Il Canada è “inorridito” dalla morte di civili Rafah: lo ha detto il ministro degli esteri canadese Melanie Joly in un post sui social media, chiedendo un cessate il fuoco
Dalla Francia, il presidente Emmanuel Macron si è detto “indignato” e ha chiesto “un immediato cessate il fuoco”. I ministri degli Esteri dell’Unione Europea, che domenica avevano incontrato il neopremier dell’Autorità nazionale palestinese Mohammed Mustafa, dopo una riunione, per bocca dell’Alto rappresentante Ue per la politica estera, Josep Borrell, parlano di “orribili notizie” e chiedono la convocazione di un Consiglio di associazione Ue-Israele. Si tratta di chiedere all’alleato il rispetto degli impegni presi nell’ambito dell’accordo di associazione. Lo avevano già chiesto tre mesi fa alla presidente della Commissione Ue i governi di Spagna e Irlanda, ma senza seguito.
L’Unione europea inoltre sempre per bocca di Borrell ha chiesto al governo Netanyahu di smettere di “chiamare organizzazione terroristica” l’UNWRA, l’agenzia dell’Onu per i rifugiati palestinesi. Lo Stato ebraico aveva accusato diversi dipendenti dell’agenzia (che impiega migliaia di persone) di aver direttamente partecipato all’assalto del 7 ottobre.
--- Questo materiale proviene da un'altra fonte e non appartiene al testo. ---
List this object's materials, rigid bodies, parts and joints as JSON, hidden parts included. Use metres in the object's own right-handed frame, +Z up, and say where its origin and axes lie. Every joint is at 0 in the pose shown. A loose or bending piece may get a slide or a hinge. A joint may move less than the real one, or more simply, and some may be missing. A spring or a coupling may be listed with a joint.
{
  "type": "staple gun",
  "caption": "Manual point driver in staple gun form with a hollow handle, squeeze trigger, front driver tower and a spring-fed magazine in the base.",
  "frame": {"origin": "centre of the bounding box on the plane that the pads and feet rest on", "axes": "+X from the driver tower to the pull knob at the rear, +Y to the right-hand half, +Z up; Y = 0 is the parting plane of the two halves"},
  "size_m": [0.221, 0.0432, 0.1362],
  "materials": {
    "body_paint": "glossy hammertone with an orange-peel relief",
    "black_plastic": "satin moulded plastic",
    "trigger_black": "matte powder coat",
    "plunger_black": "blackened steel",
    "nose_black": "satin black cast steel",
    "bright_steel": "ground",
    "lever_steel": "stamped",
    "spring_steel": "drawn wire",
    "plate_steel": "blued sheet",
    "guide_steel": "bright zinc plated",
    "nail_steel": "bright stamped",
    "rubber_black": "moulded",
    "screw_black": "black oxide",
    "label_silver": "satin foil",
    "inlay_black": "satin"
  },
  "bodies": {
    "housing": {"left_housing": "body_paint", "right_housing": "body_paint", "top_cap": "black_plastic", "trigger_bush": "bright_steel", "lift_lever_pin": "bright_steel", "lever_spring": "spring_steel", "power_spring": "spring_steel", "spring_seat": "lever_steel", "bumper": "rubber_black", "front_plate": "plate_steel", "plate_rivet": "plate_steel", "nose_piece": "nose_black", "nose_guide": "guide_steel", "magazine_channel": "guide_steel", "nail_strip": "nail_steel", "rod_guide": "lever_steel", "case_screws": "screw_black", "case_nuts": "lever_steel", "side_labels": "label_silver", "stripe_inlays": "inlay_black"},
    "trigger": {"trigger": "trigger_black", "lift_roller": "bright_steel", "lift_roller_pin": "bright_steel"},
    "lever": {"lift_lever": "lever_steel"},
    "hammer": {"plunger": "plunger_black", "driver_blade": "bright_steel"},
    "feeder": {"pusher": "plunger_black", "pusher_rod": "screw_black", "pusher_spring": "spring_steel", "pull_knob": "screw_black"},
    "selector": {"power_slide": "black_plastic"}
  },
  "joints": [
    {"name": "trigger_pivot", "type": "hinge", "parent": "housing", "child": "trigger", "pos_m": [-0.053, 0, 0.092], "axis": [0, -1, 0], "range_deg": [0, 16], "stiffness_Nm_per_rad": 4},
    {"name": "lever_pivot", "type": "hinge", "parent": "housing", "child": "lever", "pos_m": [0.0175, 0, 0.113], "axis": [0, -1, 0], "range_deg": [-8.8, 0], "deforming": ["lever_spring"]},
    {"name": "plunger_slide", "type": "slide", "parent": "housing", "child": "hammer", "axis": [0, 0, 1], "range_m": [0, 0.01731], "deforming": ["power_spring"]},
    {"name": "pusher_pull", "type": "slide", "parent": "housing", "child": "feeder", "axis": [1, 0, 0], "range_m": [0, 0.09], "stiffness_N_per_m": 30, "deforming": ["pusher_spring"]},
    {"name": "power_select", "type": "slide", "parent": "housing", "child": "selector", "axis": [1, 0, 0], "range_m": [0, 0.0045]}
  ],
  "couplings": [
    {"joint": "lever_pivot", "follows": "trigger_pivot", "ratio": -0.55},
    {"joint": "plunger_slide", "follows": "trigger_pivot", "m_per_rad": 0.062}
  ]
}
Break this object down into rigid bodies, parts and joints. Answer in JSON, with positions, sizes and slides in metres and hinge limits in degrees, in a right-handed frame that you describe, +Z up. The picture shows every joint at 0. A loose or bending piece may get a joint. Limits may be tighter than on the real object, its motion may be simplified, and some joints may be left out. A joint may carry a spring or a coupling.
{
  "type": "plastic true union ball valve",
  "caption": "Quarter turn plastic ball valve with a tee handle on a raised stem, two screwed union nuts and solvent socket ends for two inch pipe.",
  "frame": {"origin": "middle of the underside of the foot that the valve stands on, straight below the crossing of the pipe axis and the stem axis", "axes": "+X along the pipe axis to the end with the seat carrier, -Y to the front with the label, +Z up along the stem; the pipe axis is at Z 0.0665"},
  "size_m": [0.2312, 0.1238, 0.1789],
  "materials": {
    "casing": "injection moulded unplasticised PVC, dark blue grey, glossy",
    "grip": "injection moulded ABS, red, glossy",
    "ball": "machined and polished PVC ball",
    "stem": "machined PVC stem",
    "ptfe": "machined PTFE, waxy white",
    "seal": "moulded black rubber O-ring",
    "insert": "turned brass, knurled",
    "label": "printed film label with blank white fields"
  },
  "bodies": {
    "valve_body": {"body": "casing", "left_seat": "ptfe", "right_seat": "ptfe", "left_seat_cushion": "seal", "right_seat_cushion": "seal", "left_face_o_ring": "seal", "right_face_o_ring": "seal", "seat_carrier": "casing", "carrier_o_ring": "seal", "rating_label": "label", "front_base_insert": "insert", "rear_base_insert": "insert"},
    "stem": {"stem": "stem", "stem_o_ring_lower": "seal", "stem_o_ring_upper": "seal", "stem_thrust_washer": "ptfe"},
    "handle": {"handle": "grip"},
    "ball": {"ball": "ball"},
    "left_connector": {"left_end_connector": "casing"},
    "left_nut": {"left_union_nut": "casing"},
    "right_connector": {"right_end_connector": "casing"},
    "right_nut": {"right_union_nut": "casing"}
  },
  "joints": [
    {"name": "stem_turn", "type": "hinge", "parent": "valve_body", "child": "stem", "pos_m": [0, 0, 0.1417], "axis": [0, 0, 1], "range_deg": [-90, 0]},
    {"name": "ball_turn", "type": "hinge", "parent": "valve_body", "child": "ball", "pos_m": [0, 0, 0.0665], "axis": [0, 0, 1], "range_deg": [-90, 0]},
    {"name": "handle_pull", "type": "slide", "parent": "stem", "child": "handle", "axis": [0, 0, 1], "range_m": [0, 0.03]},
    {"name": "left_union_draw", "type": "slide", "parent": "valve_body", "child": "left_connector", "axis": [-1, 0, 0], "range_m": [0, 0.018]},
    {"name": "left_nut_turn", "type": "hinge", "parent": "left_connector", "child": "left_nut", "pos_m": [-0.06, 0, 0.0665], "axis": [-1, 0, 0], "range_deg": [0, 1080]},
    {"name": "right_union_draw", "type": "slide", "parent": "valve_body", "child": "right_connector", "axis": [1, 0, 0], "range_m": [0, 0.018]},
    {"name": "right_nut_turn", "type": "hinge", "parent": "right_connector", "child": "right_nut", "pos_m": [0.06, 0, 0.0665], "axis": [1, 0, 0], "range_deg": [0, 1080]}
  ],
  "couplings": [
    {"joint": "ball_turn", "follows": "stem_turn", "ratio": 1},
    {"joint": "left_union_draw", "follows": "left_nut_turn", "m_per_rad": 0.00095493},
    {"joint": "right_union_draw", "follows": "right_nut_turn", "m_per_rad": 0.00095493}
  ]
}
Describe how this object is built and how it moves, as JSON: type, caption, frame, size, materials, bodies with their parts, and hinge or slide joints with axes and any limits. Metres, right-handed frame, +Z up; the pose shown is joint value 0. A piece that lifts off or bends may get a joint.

Tuttavia le prove non sono mai state prodotte, e il rifiuto di Israele di collaborare con l’UNWRA rende impossibile la distribuzione degli aiuti a una popolazione affamata.
Josep Borrell ha anche detto che l’Ue potrebbe riaprire la sua missione a Rafah, che dal 2005 al 2007 gestì il passaggio di merci e persone fra l’Egitto e Gaza, ma “deve essere fatto in accordo con l’Autorità nazionale palestinese”, al governo in Cisgiordania, “l’Egitto e ovviamente Israele”.
Intanto Spagna, Irlanda e Norvegia, come annunciato, hanno riconosciuto ufficialmente lo Stato di Palestina, una decisione che secondo Israele “istiga al genocidio degli ebrei”.
Con un tweet su X, il Segretario Generale dell’Onu Antonio Guterres ha condannato le azioni di Israele “che hanno ucciso decine di civili innocenti che stavano solo cercando riparo da questo conflitto mortale. Non esiste luogo sicuro a Gaza. Questo orrore deve finire”.